The fifth point was the one that caused the most controversy. Power sharing between Houthis, Saleh’s GPC and Hadi’s government is explicitly robbing the Yemeni people of their right to democracy. Though this government is intended to be a transitional move to restore political normality, realistically speaking, none of the three parties intend to give up power to each other, let alone facilitate free and fair elections to let the Yemeni people decide on who should govern them.

This is evident through the failure of the peace talks. Instead of focusing their efforts on restoring peace and order in Yemen, they utilised them as a mechanism to sustain and legitimise power. It’s important to note that none of the parties have ever won fair elections. Ex-President Ali Abdullah Saleh imposed a three-decade long rule on Yemen and the Houthis came to power through a coup in the last quarter of 2014. Although President Hadi was elected as the Yemeni president, he was the only candidate in the election that he “won”. Though each of the parties have support from certain parts of the public, fundamentally, none of them could rule with the consent of the majority of the population.

It could be argued that with this plan, Kerry intended to utilise the three parties as a mechanism to create a system in which democratic principles can be built upon. This is a gross underestimation of Yemen’s political history. For the most part, most of the political actors were involved in Saleh’s dictatorship. It is forgotten that while Hadi’s military career started in South Yemen, in the 1994 civil war his loyalty shifted to Saleh; after Saleh’s victory, he appointed Hadi as Defence Minister.

Local political actors and tribal federations have a significant influence over Yemeni politics, which means that they should not be shunned. This is especially so when examining the question of separationist sentiments in southern Yemen. The future of the country is not being addressed in a representative manner and none of the parties mentioned in the peace plan are able to present the case for Yemen’s unity with any coherence.

The second point, which is the removal of Islahi-affiliated Ali Mohsen Al-Ahmar from his position, has also generated much discussion. He is known for his strong links with the Saleh regime, and the fact that he is from Sanhan, the same village as Saleh, also carries a lot of weight. Being close to the former president, he was appointed as a full Colonel a year after Saleh took office. He also led operations against the Houthi rebels when Saleh’s regime was at war with them.

When Al-Ahmar’s relations with Saleh began to sour, during the Arab Spring he renounced any loyalty to the regime, as it was deemed strategically permissible to do so. Due to his military experience, his opposition to the Saleh regime and his strong links to Saudi Arabia, he was appointed as the Deputy Commander of the Armed Forces to lead the fight against Saleh and the Houthis. He was appointed as vice president in April.

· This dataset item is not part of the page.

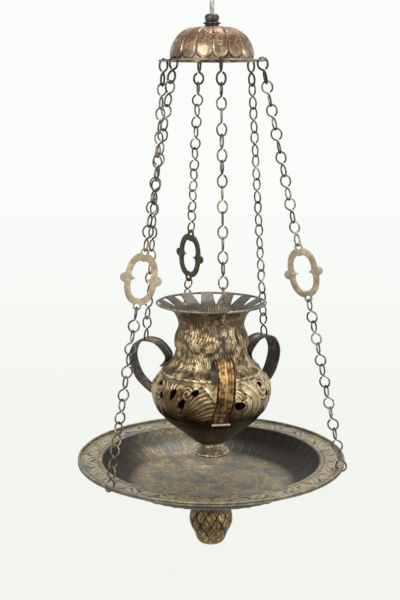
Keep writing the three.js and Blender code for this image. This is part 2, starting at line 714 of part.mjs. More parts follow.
// Inner chains: top link, run and the end link that straddles the handle's middle rib
const innerTopZ = FLANGE_THICKNESS + leanSeat(INNER_LINK_WIDTH, TOP_LINK_WIRE, innerLean);
const innerSlope = Math.asin((HANDLE_CREST_R - innerTopHook.bearingR) / innerChainLength);
const crestZ = canopyZ + innerTopZ - innerChainLength * Math.cos(innerSlope)
  + LINK_WIRE / 2 + SEAT_GAP + STRAP_THICKNESS / 2;

innerAzimuths.forEach((azimuth, i) => {
  const n = i + 1;
  const line = hang(innerSlope, innerTopHook.bearingR, canopyZ + innerTopZ, spoke(azimuth, lamp));
  const topLink = link(innerTopLength, INNER_LINK_WIDTH, TOP_LINK_WIRE, 0, 90);
  place(`inner_top_link_${n}`, topLink, 'darkWire', line).position.z = -innerTopLength / 2;
  const run = linkRun(INNER_LINKS - 2, INNER_LINK_PITCH, INNER_LINK_WIDTH, LINK_WIRE, 0, 0);
  place(`inner_chain_${n}`, run, 'wire', line).position.z = innerRunZ;
  const endLink = link(innerEndLength, INNER_LINK_WIDTH, LINK_WIRE, 0, 90);
  place(`handle_link_${n}`, endLink, 'wire', line).position.z = innerEndZ - innerEndLength / 2;
});

// Vase, measured down from the middle of its rim wire; its +X points at the first handle
const vaseZ = crestZ + HANDLE_CREST_DEPTH;
const vase = new THREE.Group();
vase.position.z = vaseZ;
vase.rotation.z = radians(INNER_FIRST_AZIMUTH - 90);
lamp.add(vase);

place('vase_rim_wire', wireRing(VASE_RIM_R, VASE_RIM_WIRE, TURN_STEPS, 4), 'gold', vase);

const throatZ = -VASE_FLARE_HEIGHT;
const waistZ = throatZ - VASE_NECK_HEIGHT;
const shoulderZ = waistZ - VASE_SHOULDER_HEIGHT;
const seamZ = shoulderZ - VASE_SKIRT_HEIGHT;
const bellyZ = seamZ - VASE_BELLY_HEIGHT;
const bowlZ = bellyZ - VASE_BOWL_HEIGHT;
const cupZ = bowlZ - VASE_CUP_HEIGHT;
const floorZ = cupZ - VASE_BASE_HEIGHT;
const petalTipR = VASE_RIM_R - VASE_RIM_WIRE / 2 - SEAT_GAP;
const upperLine = smooth([
  [petalTipR, VASE_RIM_WIRE / 4],
  [lerp(VASE_THROAT_R, petalTipR, 0.3), throatZ * 0.4],
  [VASE_THROAT_R, throatZ],
  [VASE_WAIST_R, lerp(throatZ, waistZ, 0.5)],
  [VASE_WAIST_R, waistZ],
  [lerp(VASE_WAIST_R, VASE_SHOULDER_R, 0.38), lerp(waistZ, shoulderZ, 0.68)],
  [VASE_SHOULDER_R, shoulderZ],
  [VASE_SEAM_R, seamZ],
], 8);
const bowlLine = smooth([
  [VASE_SEAM_R, seamZ - SEAT_GAP],
  [lerp(VASE_SEAM_R, VASE_BELLY_R, 0.75), lerp(seamZ, bellyZ, 0.45)],
  [VASE_BELLY_R, bellyZ],
  [lerp(VASE_BOWL_R, VASE_BELLY_R, 0.63), lerp(bellyZ, bowlZ, 0.6)],
  [VASE_BOWL_R, bowlZ],
  [VASE_CUP_R, cupZ],
  [VASE_FLOOR_R, floorZ],
], 8);

// A prism that pierces a wall: a flat outline in radial view, pushed out through one side
function piercing(outline, innerR, outerR) {
  const shape = new THREE.Shape(outline.map(([x, z]) => new THREE.Vector2(x, z)));
  return new THREE.ExtrudeGeometry(shape, { depth: outerR - innerR, bevelEnabled: false })
    .rotateX(Math.PI / 2)
    .rotateZ(Math.PI / 2)
    .translate(innerR, 0, 0);
}

// An oval outline that leans by an angle
function oval(width, height, z, lean, steps = 6) {
  return [...Array(steps).keys()].map((i) => {
    const angle = 2 * Math.PI * i / steps;
    const point = new THREE.Vector2(width / 2 * Math.cos(angle), height / 2 * Math.sin(angle));
    point.rotateAround(new THREE.Vector2(), lean);
    return [point.x, z + point.y];
  });
}

function repeated(count, tool) {
  return [...Array(count).keys()].map((i) => tool.clone().rotateZ(2 * Math.PI * i / count));
}

const rimOpening = piercing([
  [-RIM_OPENING_WIDTH / 2, VASE_RIM_WIRE],
  [0, -RIM_OPENING_DEPTH],
  [RIM_OPENING_WIDTH / 2, VASE_RIM_WIRE],
], VASE_THROAT_R / 2, 2 * VASE_RIM_R);
const bellyOpenings = BELLY_OPENINGS.flatMap(([turn, drop, width, height, lean]) => repeated(
  CHAIN_COUNT,
  piercing(oval(width, height, seamZ - drop, radians(lean)), VASE_BELLY_R / 2, 2 * VASE_BELLY_R)
    .rotateZ(radians(turn)),
));

// The place on a wall's line at a height, with the wall's outward normal
function placeOn(line, height) {
  const found = line.findIndex(([, z], k) => k > 0 && z <= height);
  const i = found < 0 ? line.length - 1 : found;
  const [[r0, z0], [r1, z1]] = [line[i - 1], line[i]];
  const share = (height - z0) / (z1 - z0);
  const length = Math.hypot(r1 - r0, z1 - z0);
  return {
    point: new THREE.Vector2(lerp(r0, r1, share), height),
    normal: new THREE.Vector2((z0 - z1) / length, (r1 - r0) / length),
  };
}

function standOff({ point, normal }, distance) {
  return point.clone().addScaledVector(normal, distance);
}

const shoulderRivetZ = seamZ + SHOULDER_RIVET_RISE;
const upperRivetZ = bellyZ - BELLY_RIVET_DROP;
const lowerRivetZ = upperRivetZ - BELLY_RIVET_SPACING;
const rivetPlaces = {
  shoulder: placeOn(upperLine, shoulderRivetZ),
  belly_upper: placeOn(bowlLine, upperRivetZ),
  belly_lower: placeOn(bowlLine, lowerRivetZ),
};

function rivetHole({ point, normal }) {
  const through = 2 * SEAT_GAP + STRAP_THICKNESS + VASE_WALL;
  return rod(RIVET_R + SEAT_GAP, -through, through, RIVET_STEPS)
    .rotateY(Math.atan2(normal.x, normal.y))
    .translate(point.x, 0, point.y);
}

const shoulderHole = rivetHole(rivetPlaces.shoulder);
const bellyHoles = [rivetHole(rivetPlaces.belly_upper), rivetHole(rivetPlaces.belly_lower)];
const vaseUpper = cut(turned(shell(upperLine, -VASE_WALL), VASE_STEPS), [
  ...repeated(RIM_OPENING_COUNT, rimOpening),
  ...repeated(CHAIN_COUNT, shoulderHole),
]);
place('vase_upper', vaseUpper, 'gold', vase);

const bowlInner = offset(bowlLine, -VASE_WALL).slice(0, -1);
bowlInner[0][1] = bowlLine[0][1];
const bowlOutline = [
  ...bowlLine,
  [0, floorZ],
  [0, floorZ + VASE_WALL],
  [VASE_FLOOR_R, floorZ + VASE_WALL],
  ...bowlInner.reverse(),
];
const vaseBowl = cut(turned(bowlOutline, VASE_STEPS), [
  ...bellyOpenings,
  ...bellyHoles.flatMap((hole) => repeated(CHAIN_COUNT, hole)),
]);
place('vase_bowl', vaseBowl, 'gold', vase);

const footLine = smooth([
  [FOOT_NECK_R, 0],
  [FOOT_NECK_R, -FOOT_HEIGHT * 0.25],
  [FOOT_R, -FOOT_HEIGHT * 0.8],
  [FOOT_R - FOOT_WALL, -FOOT_HEIGHT],
], 4);
const footOutline = [[0, 0], ...shell(footLine, -FOOT_WALL).slice(0, -1), [0, -FOOT_WALL]];
place('vase_foot', turned(footOutline, 18), 'gold', vase).position.z = floorZ - SEAT_GAP;

// Handles: a strap bent from a tab on the shoulder, over the crest and down to a tab on the belly
const lift = SEAT_GAP + STRAP_STAND_OFF + STRAP_THICKNESS / 2;
const crest = new THREE.Vector2(HANDLE_CREST_R, -HANDLE_CREST_DEPTH);
const reach = new THREE.Vector2(HANDLE_REACH_R, -HANDLE_REACH_DEPTH);
const tabLift = lift + STRAP_STAND_OFF;
const heel = standOff(placeOn(upperLine, shoulderRivetZ + STRAP_TAB), lift + STRAP_THICKNESS / 2);
const shin = new THREE.Vector2(heel.x, lerp(heel.y, crest.y, 0.35));
const bellyTab = standOff(placeOn(bowlLine, upperRivetZ + STRAP_TAB), tabLift);
function between(from, to, outward, down) {
  return new THREE.Vector2(lerp(from.x, to.x, outward), lerp(from.y, to.y, down));
}

const handleLine = [
  standOff(placeOn(upperLine, shoulderRivetZ - STRAP_TAB), tabLift),
  standOff(rivetPlaces.shoulder, lift),
  heel,
  shin,
  between(shin, crest, 0.44, 0.85),
  crest,
  between(crest, reach, 0.68, 0.28),
  reach,
  between(reach, bellyTab, 0.25, 0.55),
  between(reach, bellyTab, 0.75, 0.9),
  bellyTab,
  standOff(rivetPlaces.belly_upper, lift),
  standOff(rivetPlaces.belly_lower, lift),
  standOff(placeOn(bowlLine, lowerRivetZ - STRAP_TAB), tabLift),
];
const handlePoints = handleLine.map((p) => new THREE.Vector3(p.x, 0, p.y));
const tangential = handlePoints.map(() => new THREE.Vector3(0, 1, 0));

const strapShape = new THREE.Shape([
  [-0.5, -0.5, 0], [0.5, -0.5, 0], [0.5, 0.5, 0], [0.33, 0.5, 0], [0.2, 0.5, 1], [0.08, 0.5, 0],
  [-0.08, 0.5, 0], [-0.2, 0.5, 1], [-0.33, 0.5, 0], [-0.5, 0.5, 0],
].map(([x, y, groove]) => new THREE.Vector2(
  x * STRAP_WIDTH, y * STRAP_THICKNESS - groove * STRAP_CHANNEL,
)));

const handleLoopR = (INNER_LINK_WIDTH - LINK_WIRE) / 2;
const handleHoleOffset = handleLoopR * Math.sin(radians(LOOP_CORNER))
  + (LINK_WIRE / 2 + SEAT_GAP + STRAP_THICKNESS / 2) * Math.tan(radians(LOOP_CORNER));
const handleHoles = [-1, 1].map((side) => rod(
  LINK_WIRE / 2 + HANDLE_HOLE_CLEARANCE, -STRAP_THICKNESS * 2, STRAP_THICKNESS * 2, HOLE_STEPS,
).translate(HANDLE_CREST_R, side * handleHoleOffset, -HANDLE_CREST_DEPTH));
const strap = cut(swept(handlePoints, tangential, strapShape), [...handleHoles, shoulderHole, ...bellyHoles]);

const rivetSeat = 2 * SEAT_GAP + STRAP_STAND_OFF + STRAP_THICKNESS;
const rivetGrip = rivetSeat + VASE_WALL + 2 * SEAT_GAP;
const strapRivet = rivet(RIVET_R, RIVET_HEAD_R, RIVET_HEAD_HEIGHT, rivetGrip, RIVET_STEPS);
thirds.forEach((turn, i) => {
  const side = new THREE.Group();
  side.rotation.z = radians(turn);
  vase.add(side);
  place(`handle_${i + 1}`, strap.clone(), 'gold', side);
  Object.entries(rivetPlaces).forEach(([where, spot]) => {
    const mesh = place(`${where}_rivet_${i + 1}`, strapRivet.clone(), 'darkBrass', side);
    const seatPoint = standOff(spot, rivetSeat);
    mesh.position.set(seatPoint.x, 0, seatPoint.y);
    mesh.rotation.y = Math.atan2(spot.normal.x, spot.normal.y);
  });
});

export default lamp;
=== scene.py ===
# %% [markdown]
# # A hanging sanctuary lamp of tarnished, silvered brass
# A lamp of this kind hangs from one ring. A fluted canopy carries six chains of bent wire. Three of
# them hold a wide dish by its rim, with a cast plaque in the middle of each, and three hold a
# pierced vase by its handles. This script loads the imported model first. Every piece made here then
# goes to the place that the model gives, so nothing has to be fitted by eye.

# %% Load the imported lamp
import json
import math

import bmesh
import bpy
import numpy as np
from mathutils import Matrix, Vector

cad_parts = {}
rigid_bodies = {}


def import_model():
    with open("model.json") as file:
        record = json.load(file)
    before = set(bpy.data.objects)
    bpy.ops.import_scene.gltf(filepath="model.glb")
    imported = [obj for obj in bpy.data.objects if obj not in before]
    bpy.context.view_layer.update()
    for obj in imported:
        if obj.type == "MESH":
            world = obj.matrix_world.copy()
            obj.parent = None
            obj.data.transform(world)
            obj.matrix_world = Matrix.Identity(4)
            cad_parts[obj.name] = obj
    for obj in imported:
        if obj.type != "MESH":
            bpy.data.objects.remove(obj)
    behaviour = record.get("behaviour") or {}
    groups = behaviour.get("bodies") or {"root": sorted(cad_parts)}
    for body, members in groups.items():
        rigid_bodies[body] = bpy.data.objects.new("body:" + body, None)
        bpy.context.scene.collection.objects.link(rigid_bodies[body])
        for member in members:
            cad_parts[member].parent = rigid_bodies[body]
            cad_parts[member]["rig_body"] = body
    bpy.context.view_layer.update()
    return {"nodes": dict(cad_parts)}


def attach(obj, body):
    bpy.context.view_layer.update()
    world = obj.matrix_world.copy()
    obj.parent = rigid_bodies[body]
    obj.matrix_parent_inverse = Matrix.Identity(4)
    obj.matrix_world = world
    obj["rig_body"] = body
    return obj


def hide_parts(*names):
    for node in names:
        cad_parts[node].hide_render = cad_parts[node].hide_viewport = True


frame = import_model()
nodes = frame["nodes"]
MM = 0.001

# %% [markdown]
# The camera stands about 1.1 m in front of the lamp, a little below the canopy, and looks 10.6
# degrees down. A long lens keeps the far side of the dish nearly as wide as the near side.

# %% Camera
CAMERA_DOWN = 10.6

camera_data = bpy.data.cameras.new("camera")
camera_data.lens = 64.8
camera_data.sensor_width = 36
camera = bpy.data.objects.new("camera", camera_data)
camera.location = (-0.0117, -1.091, -0.136)
camera.rotation_euler = (math.radians(90 - CAMERA_DOWN), 0, 0)
bpy.context.scene.collection.objects.link(camera)
bpy.context.scene.camera = camera
print("camera lens", camera_data.lens, "mm")

# %% [markdown]
# ## Helpers
# Node trees are made in code, so a small class keeps each formula short: `calc` adds one Math node
# and returns its output, ready to be used in the next line, and `plus`, `minus` and `times` are its
# commonest kinds. `floats` declares a row of number inputs. The same class builds a node group and
# fills the tree of a material or of the world.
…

Though forcing him to step down would symbolise the demilitarisation of the conflict and the cooling of relations between the three parties, it is not a progressive move; he will be replaced by someone who is just as embedded in the system as he was, as per the requirements of the first point on Kerry’s list. Having a new vice president that the Houthis, Saleh and Hadi agree on would most likely mean finding someone who is strategic enough to serve the interests of all three parties, most likely at the expense of the Yemeni people.

For too long, Yemeni politics has been at the mercy of corrupt officials and outside influence. The people have no real say in their political affairs and local actors are deemed irrelevant on the national level, completely under-representing minorities. If such a plan was to be implemented, it would only plaster over the existing power struggles, without reaching their root causes.

Kerry ignores the complexity of the Yemeni socio-political system as well as simple facts, not least that the Houthis and Saleh have an official political and military alliance. He does this at the expense of Yemeni national security, and the safety and well-being of the Yemeni people.

The views expressed in this article belong to the author and do not necessarily reflect the editorial policy of Middle East Monitor.